"You're Fired!" - More Results from our "All About Bosses" Survey

Published on Topic: Bosses

We just finished our "All About Bosses" survey and we were surprised at the results. Read below for more from the survey results, and go here to click through the colorful slideshow.

“You’re Fired!”  Thirty-nine Percent of Women Would Replace Their Boss

·       In a surprising survey about what women think about their bosses, 39% said they would replace their boss today if they could.

·       While the majority of women (58%) love or like their boss, 26% hate or dislike their boss and 16% are ambivalent.

·       In fact, 43% of the women taking the survey say they try to avoid interacting with their boss as much as possible.  And, based on the stories they shared, it is with good reason.  Here’s how one survey-taker describes her current boss, “She is full of drama.  She thinks she knows it all.  She lies.  She has to have the last word in every discussion.  She plainly just sucks!’

·       This SheByShe study shows gender does not have a strong sway in how women feel about their boss.  About half the women taking the survey work for another woman (49%) with the other half working for a man (51%). 

·       When asked if gender plays a role in the effectiveness of your boss, a strong 68% say no.  And, 73% of the survey takers have no preference whether or not they work for a man or a woman.  One woman commented, “I've had great male bosses before. This one is just a jerk. I don't feel every male boss is a jerk.”

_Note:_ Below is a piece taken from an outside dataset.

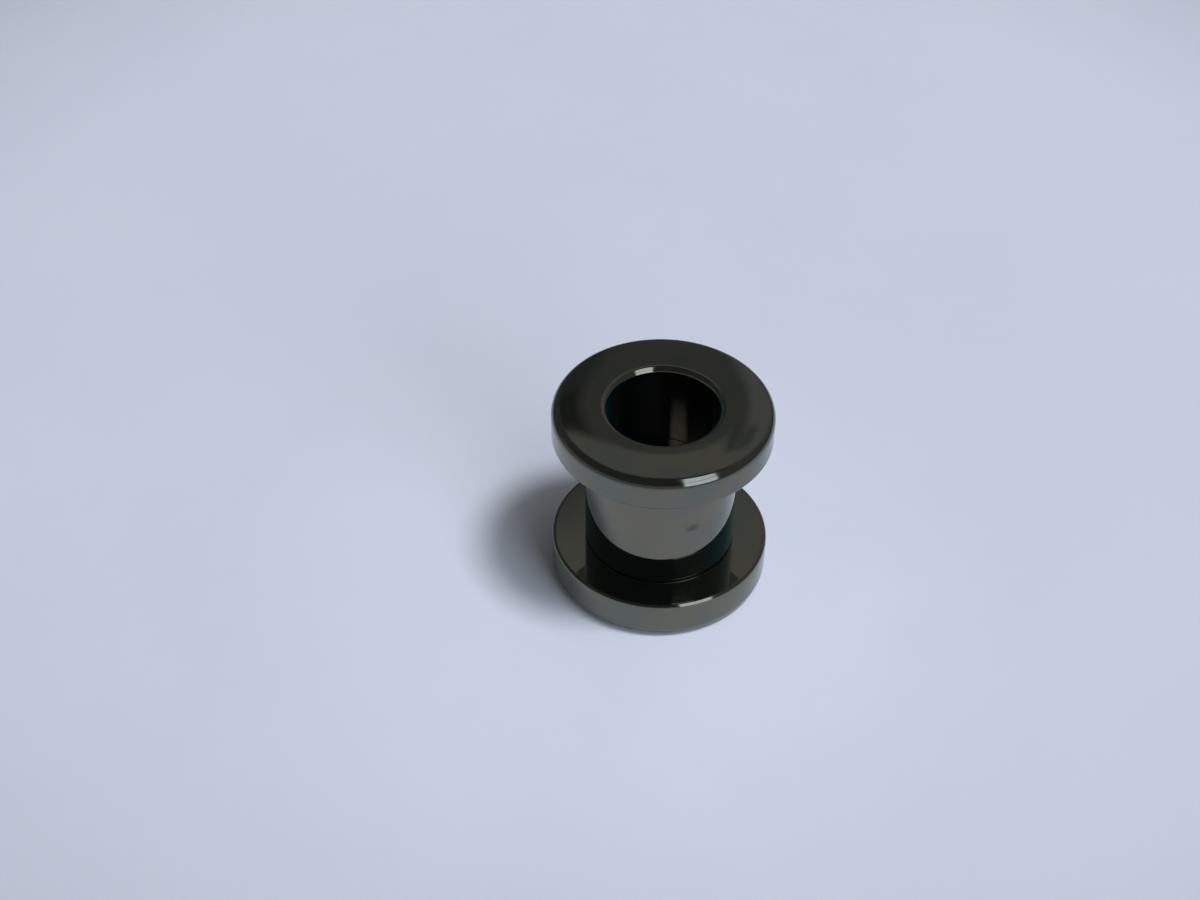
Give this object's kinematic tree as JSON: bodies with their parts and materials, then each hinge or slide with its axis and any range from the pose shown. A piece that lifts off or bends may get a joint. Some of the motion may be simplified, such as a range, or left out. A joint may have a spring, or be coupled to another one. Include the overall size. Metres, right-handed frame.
{
  "type": "flesh tunnel",
  "caption": "Polished black steel flesh tunnel: a short tube with a wide crowned flange at each end; the back flange screws off.",
  "frame": {"origin": "on the bore's axis, in the plane of the back flange's face, on which the tunnel stands", "axes": "+Z along the bore from the back flange to the front flange; the part is round, so X and Y are any two directions across it"},
  "size_m": [0.0116, 0.0116, 0.0112],
  "materials": {
    "black_steel": "mirror-polished stainless steel with a black coating"
  },
  "bodies": {
    "back": {"screw_flange": "black_steel"},
    "front": {"barrel_flange": "black_steel"}
  },
  "joints": [
    {"name": "unscrew", "type": "slide", "parent": "back", "child": "front", "axis": [0, 0, 1], "range_m": [0, 0.014]}
  ]
}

·       Another survey respondent said, “Knowledge and leadership ability are not gender-specific.”

·       Bosses have a tremendous amount of impact on our careers and many women don’t feel their boss is helping them.  Forty-six percent of women taking this survey don’t believe their boss has had a positive impact on their career growth and development. 

·       Forty-five percent of the survey takers say they do not receive regular, constructive feedback from their boss, and 41% say they do not receive specific objectives and clear expectations.  Forty-five percent went as far to say their boss doesn’t really help them much at all.  One survey-taker explained, “My boss rarely communicates with me.  There is never any praise or criticism of my work.  He provides no feedback despite being asked.  He talks about me behind my back with other employees instead of coming to me about problems.  He refuses to discuss the future of the business and my employment.”

·       When asked what qualities define a good boss, the results revealed a wide range of opinions, although the following eight qualities of a good boss were mentioned by most of the survey-takers:

  1.  Respectful
  2. Good communicator
  3.  Honest
  4. Fair
  5.  Knowledgeable
  6. Good listener
  7.  Mentoring
  8.  Motivating

·       One woman described the perfect boss as, “Being fair across the board and not taking sides.  Someone praising your work rather than always pointing out mistakes, and respecting employees by not talking down to them.  A good boss gives your employees some freedom to enjoy the time at work.”

·       Another said a good boss is, “Someone that sets goals ... and, actively follows through.  Someone interested in my growth, and who pushes me in a positive fashion.”

·       The online survey polled U.S. women between the ages of 20 and 64, 87% are employed full-time and 13% are employed part-time.